(Object modeling scripts)
· · · · ·

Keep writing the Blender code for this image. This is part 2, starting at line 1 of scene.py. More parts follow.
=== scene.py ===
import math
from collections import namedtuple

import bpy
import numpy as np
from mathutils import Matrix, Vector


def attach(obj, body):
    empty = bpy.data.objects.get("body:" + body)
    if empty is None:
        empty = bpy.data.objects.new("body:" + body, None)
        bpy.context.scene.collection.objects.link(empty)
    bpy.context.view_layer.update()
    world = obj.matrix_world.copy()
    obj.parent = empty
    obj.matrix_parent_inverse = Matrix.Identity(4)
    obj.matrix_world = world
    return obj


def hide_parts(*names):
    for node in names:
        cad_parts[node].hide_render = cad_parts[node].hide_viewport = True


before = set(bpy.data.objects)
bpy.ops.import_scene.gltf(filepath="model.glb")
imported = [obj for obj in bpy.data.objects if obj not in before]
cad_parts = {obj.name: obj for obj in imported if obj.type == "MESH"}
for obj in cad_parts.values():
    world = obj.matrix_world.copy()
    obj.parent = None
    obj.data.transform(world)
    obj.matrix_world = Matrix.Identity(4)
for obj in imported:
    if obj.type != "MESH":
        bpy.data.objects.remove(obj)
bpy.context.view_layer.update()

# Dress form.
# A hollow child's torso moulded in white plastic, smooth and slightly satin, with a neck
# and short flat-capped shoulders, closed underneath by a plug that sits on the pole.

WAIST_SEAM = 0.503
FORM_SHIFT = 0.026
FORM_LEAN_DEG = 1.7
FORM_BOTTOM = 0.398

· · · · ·

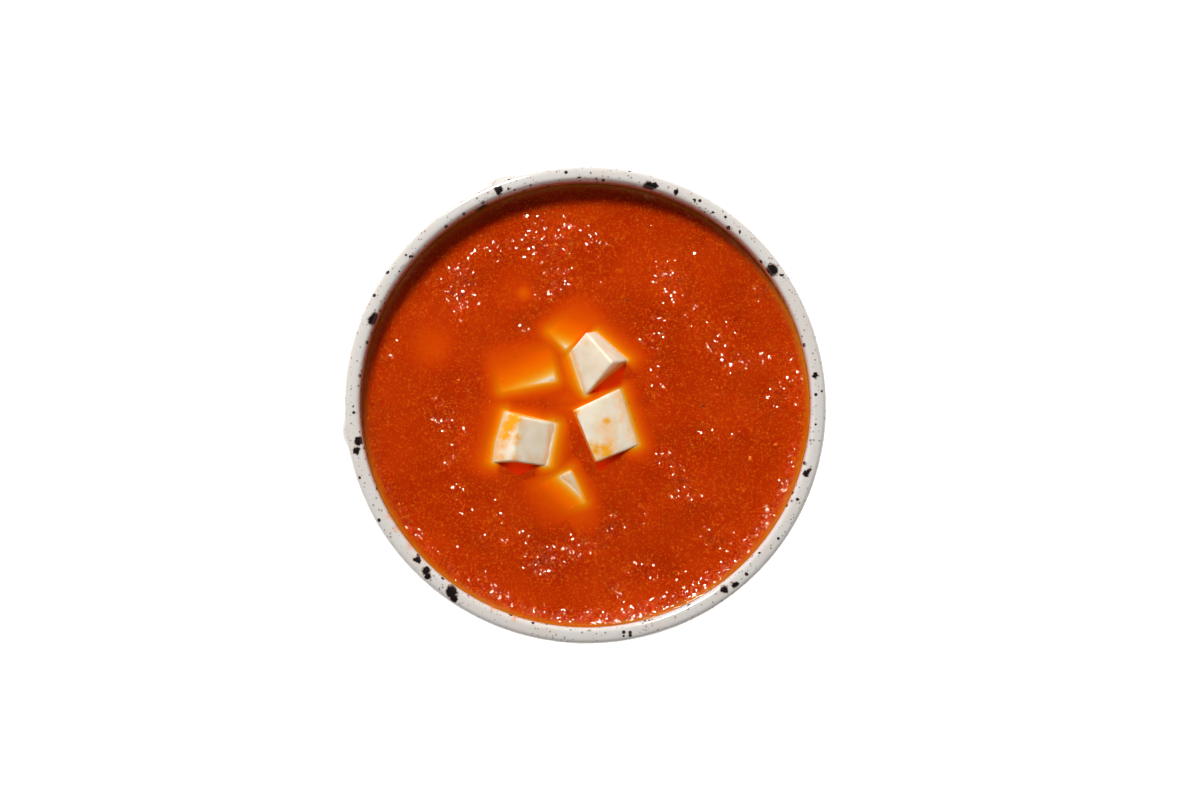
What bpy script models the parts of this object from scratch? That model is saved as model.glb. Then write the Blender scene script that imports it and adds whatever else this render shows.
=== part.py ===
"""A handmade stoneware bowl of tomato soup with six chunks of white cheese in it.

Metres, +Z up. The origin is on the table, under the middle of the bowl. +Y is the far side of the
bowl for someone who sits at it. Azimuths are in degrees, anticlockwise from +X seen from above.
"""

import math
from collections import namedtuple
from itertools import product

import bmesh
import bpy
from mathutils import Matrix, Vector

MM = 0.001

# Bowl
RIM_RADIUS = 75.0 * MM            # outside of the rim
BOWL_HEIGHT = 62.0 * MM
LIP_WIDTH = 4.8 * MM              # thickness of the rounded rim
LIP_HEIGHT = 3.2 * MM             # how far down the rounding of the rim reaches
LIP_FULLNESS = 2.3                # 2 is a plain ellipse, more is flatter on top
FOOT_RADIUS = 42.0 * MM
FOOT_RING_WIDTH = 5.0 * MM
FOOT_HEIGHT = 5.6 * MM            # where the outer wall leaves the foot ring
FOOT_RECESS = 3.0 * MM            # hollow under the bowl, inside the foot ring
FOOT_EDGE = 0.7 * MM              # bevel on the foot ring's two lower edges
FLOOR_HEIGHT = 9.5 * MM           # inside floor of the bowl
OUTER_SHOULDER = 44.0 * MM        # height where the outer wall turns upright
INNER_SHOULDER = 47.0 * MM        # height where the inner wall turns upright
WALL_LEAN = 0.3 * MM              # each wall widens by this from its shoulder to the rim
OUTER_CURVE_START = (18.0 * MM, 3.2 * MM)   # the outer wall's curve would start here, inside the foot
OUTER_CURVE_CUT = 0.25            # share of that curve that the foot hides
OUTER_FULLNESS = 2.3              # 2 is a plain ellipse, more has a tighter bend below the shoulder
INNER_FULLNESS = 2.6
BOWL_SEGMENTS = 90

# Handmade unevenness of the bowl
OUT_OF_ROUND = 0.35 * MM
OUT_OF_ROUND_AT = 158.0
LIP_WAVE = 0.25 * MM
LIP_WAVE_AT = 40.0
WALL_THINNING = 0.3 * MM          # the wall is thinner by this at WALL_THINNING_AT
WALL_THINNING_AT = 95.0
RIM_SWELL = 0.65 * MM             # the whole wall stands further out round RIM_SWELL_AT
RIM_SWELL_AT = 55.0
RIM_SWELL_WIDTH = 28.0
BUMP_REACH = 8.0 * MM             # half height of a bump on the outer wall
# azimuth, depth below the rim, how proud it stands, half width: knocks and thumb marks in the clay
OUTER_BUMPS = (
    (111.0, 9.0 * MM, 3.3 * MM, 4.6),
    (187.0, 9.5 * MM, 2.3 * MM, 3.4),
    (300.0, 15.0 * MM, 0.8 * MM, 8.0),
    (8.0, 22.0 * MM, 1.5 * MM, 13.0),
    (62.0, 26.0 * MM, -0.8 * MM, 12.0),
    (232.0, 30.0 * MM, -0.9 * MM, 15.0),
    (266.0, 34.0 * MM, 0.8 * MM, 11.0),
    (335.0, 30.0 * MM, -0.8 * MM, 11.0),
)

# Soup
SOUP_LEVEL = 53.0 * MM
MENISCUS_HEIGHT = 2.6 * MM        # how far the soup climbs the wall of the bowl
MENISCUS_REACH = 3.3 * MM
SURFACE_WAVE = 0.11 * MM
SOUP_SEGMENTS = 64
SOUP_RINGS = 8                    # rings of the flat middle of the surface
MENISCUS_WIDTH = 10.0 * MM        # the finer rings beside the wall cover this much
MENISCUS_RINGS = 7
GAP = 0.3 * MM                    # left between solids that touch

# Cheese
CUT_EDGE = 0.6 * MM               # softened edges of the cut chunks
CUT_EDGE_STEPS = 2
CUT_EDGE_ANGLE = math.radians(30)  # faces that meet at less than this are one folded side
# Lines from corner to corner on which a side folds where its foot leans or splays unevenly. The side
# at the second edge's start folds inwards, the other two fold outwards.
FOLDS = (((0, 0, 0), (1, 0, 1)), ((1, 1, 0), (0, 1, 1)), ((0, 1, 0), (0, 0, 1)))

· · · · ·

**AIM OF THE EXERCISE**
Only the lines from the line with "What bpy script" to the line with "BOWL_SEGMENTS = 90", inclusive, are to be printed, exactly as they appear.

**RIGHT ANSWER**
What bpy script models the parts of this object from scratch? That model is saved as model.glb. Then write the Blender scene script that imports it and adds whatever else this render shows.
=== part.py ===
"""A handmade stoneware bowl of tomato soup with six chunks of white cheese in it.

Metres, +Z up. The origin is on the table, under the middle of the bowl. +Y is the far side of the
bowl for someone who sits at it. Azimuths are in degrees, anticlockwise from +X seen from above.
"""

import math
from collections import namedtuple
from itertools import product

import bmesh
import bpy
from mathutils import Matrix, Vector

MM = 0.001

# Bowl
RIM_RADIUS = 75.0 * MM            # outside of the rim
BOWL_HEIGHT = 62.0 * MM
LIP_WIDTH = 4.8 * MM              # thickness of the rounded rim
LIP_HEIGHT = 3.2 * MM             # how far down the rounding of the rim reaches
LIP_FULLNESS = 2.3                # 2 is a plain ellipse, more is flatter on top
FOOT_RADIUS = 42.0 * MM
FOOT_RING_WIDTH = 5.0 * MM
FOOT_HEIGHT = 5.6 * MM            # where the outer wall leaves the foot ring
FOOT_RECESS = 3.0 * MM            # hollow under the bowl, inside the foot ring
FOOT_EDGE = 0.7 * MM              # bevel on the foot ring's two lower edges
FLOOR_HEIGHT = 9.5 * MM           # inside floor of the bowl
OUTER_SHOULDER = 44.0 * MM        # height where the outer wall turns upright
INNER_SHOULDER = 47.0 * MM        # height where the inner wall turns upright
WALL_LEAN = 0.3 * MM              # each wall widens by this from its shoulder to the rim
OUTER_CURVE_START = (18.0 * MM, 3.2 * MM)   # the outer wall's curve would start here, inside the foot
OUTER_CURVE_CUT = 0.25            # share of that curve that the foot hides
OUTER_FULLNESS = 2.3              # 2 is a plain ellipse, more has a tighter bend below the shoulder
INNER_FULLNESS = 2.6
BOWL_SEGMENTS = 90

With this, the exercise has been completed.